SET PROBLEM:
Scan the entries below for the word "rigid". Copy each line that has it.

--------

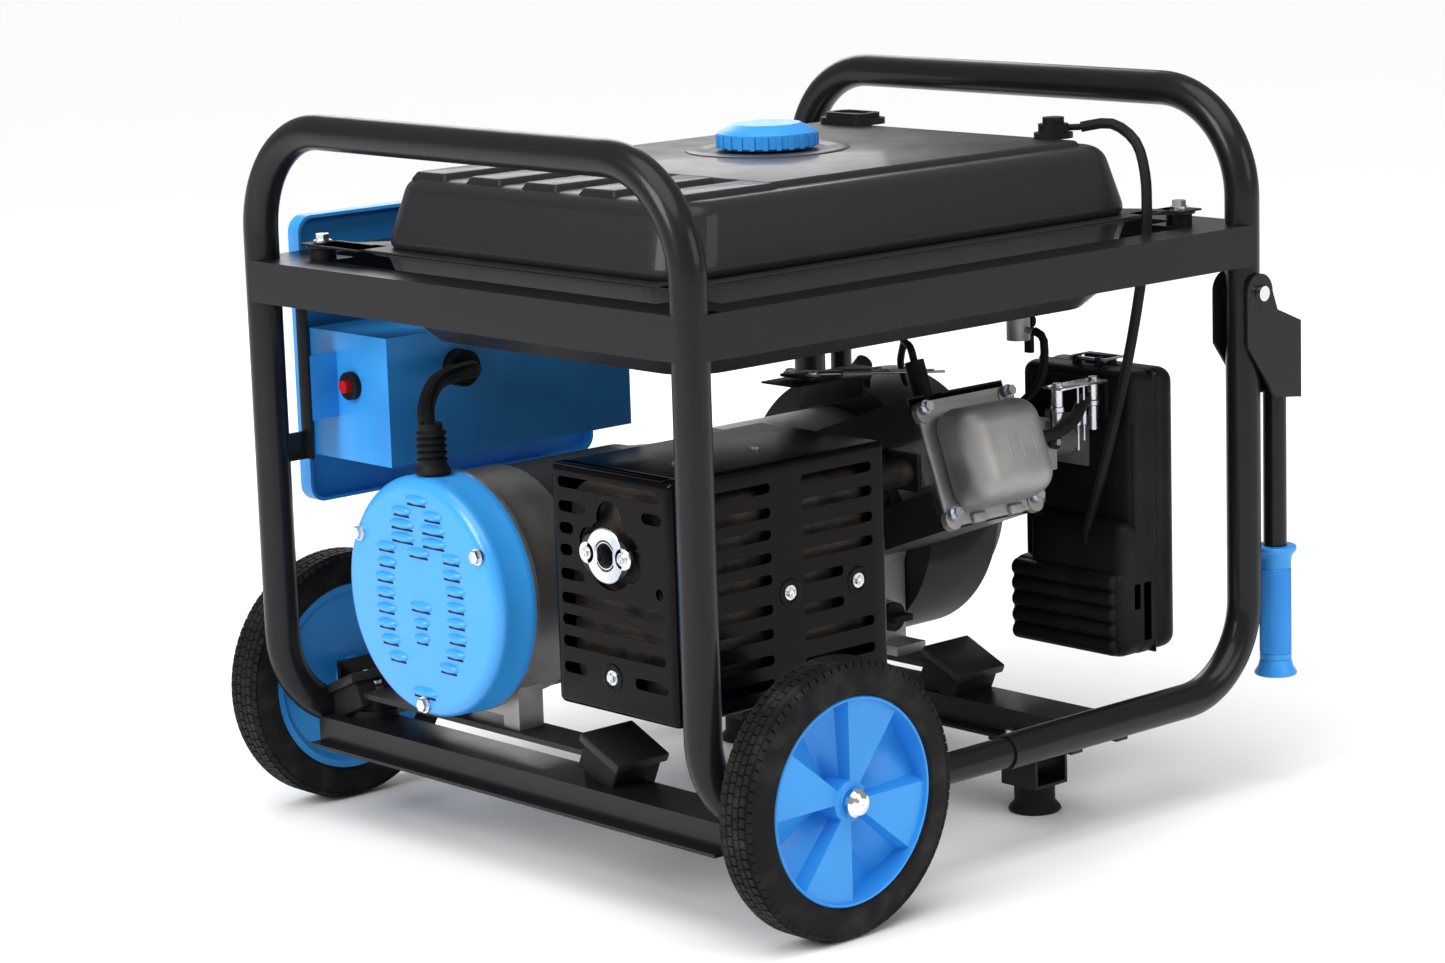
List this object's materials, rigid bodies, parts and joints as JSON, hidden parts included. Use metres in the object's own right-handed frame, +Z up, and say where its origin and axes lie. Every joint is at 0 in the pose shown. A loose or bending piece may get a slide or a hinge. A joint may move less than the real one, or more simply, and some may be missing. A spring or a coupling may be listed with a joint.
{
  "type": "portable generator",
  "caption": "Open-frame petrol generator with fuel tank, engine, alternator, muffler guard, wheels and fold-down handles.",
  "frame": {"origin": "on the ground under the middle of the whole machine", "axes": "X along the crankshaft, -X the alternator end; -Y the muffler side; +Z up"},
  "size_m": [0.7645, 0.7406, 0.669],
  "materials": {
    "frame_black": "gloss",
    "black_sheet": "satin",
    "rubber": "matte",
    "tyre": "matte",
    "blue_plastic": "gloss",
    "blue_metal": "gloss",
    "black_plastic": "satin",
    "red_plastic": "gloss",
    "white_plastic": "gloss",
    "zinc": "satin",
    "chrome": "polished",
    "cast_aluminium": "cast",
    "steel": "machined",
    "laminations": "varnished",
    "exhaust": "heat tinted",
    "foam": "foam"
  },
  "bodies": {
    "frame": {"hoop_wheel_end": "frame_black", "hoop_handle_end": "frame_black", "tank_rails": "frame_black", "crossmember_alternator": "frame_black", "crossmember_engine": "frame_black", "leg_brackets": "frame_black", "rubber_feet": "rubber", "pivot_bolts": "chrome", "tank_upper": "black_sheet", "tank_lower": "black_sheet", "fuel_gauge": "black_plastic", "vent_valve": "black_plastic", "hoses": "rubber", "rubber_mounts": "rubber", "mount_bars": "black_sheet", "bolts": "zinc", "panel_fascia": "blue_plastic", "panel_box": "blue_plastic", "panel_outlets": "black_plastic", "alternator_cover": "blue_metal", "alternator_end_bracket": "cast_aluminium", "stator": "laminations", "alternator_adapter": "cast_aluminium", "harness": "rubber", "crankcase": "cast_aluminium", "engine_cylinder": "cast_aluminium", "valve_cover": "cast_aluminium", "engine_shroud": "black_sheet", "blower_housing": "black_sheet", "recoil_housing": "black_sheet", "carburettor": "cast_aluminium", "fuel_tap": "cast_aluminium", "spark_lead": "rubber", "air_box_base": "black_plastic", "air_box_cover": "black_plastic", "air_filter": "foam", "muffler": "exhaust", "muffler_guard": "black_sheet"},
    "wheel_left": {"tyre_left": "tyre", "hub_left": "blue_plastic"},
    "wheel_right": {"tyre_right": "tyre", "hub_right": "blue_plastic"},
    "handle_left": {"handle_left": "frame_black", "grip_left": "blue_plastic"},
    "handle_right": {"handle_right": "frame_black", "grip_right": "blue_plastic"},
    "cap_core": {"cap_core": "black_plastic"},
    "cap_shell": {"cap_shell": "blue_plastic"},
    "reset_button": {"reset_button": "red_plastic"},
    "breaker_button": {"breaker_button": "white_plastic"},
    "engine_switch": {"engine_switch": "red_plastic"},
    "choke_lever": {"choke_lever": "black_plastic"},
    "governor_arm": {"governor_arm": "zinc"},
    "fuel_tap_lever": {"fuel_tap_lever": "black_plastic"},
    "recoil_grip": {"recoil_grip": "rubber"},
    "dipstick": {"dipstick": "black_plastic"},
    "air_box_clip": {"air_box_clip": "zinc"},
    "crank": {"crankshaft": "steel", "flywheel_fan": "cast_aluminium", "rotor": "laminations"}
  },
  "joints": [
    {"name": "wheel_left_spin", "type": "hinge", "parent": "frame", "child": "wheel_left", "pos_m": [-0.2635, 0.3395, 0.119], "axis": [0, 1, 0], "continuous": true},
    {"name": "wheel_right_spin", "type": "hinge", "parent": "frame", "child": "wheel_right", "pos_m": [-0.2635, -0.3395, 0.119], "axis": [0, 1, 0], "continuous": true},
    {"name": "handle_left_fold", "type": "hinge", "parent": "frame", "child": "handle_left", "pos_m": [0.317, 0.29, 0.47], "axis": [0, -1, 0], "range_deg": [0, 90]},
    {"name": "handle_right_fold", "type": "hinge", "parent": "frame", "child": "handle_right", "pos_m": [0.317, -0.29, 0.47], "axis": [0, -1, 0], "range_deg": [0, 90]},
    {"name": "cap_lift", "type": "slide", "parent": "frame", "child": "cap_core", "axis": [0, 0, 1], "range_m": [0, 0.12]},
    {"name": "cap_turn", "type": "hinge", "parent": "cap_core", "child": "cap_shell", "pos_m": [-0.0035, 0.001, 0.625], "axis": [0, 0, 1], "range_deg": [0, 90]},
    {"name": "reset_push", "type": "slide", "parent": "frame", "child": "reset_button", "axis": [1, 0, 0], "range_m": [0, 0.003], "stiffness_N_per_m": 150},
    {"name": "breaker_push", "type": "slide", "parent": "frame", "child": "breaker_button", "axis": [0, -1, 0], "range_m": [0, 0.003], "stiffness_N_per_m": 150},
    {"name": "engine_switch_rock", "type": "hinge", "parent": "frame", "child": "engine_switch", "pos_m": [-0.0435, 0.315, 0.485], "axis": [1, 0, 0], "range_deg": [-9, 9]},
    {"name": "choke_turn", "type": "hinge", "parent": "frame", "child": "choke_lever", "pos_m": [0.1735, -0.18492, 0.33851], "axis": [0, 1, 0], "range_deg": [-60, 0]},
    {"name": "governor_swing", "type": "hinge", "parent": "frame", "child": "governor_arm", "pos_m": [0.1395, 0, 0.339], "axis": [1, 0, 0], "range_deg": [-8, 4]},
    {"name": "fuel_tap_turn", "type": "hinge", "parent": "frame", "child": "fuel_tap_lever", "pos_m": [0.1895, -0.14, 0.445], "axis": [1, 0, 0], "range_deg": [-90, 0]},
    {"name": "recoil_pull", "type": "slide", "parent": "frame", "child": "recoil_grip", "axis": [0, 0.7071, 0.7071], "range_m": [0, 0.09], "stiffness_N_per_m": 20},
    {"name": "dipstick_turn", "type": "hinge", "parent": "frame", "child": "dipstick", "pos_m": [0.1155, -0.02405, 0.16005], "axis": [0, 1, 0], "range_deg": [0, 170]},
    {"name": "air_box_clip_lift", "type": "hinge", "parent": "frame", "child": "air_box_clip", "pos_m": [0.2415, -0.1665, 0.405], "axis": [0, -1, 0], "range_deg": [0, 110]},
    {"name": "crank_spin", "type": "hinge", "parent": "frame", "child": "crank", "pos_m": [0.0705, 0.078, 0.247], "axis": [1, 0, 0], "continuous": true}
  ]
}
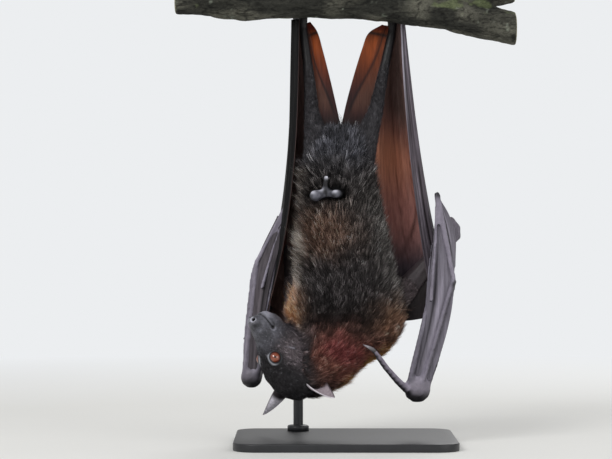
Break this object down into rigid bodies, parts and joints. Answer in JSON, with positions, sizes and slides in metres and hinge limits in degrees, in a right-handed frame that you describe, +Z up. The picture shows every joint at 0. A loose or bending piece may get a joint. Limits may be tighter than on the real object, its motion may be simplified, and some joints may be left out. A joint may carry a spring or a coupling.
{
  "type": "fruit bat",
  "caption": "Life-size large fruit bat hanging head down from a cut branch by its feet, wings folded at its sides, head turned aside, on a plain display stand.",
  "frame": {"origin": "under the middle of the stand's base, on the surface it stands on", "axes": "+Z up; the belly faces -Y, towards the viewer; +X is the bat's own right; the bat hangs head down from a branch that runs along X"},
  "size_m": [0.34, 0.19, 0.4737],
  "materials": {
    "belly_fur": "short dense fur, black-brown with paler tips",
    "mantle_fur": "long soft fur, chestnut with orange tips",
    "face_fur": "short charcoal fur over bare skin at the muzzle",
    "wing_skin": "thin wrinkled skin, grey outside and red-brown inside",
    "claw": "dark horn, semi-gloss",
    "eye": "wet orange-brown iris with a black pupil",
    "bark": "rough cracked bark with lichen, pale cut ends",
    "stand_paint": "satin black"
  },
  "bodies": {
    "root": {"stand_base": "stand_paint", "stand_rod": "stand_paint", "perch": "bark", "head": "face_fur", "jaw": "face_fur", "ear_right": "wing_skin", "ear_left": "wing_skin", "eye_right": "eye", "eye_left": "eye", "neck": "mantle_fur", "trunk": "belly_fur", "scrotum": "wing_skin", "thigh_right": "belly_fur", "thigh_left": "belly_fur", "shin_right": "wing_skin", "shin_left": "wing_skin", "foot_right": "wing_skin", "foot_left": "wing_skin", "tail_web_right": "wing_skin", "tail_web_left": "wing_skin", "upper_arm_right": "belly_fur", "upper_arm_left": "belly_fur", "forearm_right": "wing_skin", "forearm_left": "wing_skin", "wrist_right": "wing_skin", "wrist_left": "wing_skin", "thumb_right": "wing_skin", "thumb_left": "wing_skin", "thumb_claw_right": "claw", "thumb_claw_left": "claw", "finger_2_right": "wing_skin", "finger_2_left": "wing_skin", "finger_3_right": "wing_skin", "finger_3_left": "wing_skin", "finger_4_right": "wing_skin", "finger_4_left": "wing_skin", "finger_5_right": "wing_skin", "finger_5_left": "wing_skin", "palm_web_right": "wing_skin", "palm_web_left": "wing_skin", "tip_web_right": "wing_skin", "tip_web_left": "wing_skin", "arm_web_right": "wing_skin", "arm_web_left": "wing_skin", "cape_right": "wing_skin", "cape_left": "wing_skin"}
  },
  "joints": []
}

--------

RESULT OF THIS EXERCISE:
List this object's materials, rigid bodies, parts and joints as JSON, hidden parts included. Use metres in the object's own right-handed frame, +Z up, and say where its origin and axes lie. Every joint is at 0 in the pose shown. A loose or bending piece may get a slide or a hinge. A joint may move less than the real one, or more simply, and some may be missing. A spring or a coupling may be listed with a joint.
Break this object down into rigid bodies, parts and joints. Answer in JSON, with positions, sizes and slides in metres and hinge limits in degrees, in a right-handed frame that you describe, +Z up. The picture shows every joint at 0. A loose or bending piece may get a joint. Limits may be tighter than on the real object, its motion may be simplified, and some joints may be left out. A joint may carry a spring or a coupling.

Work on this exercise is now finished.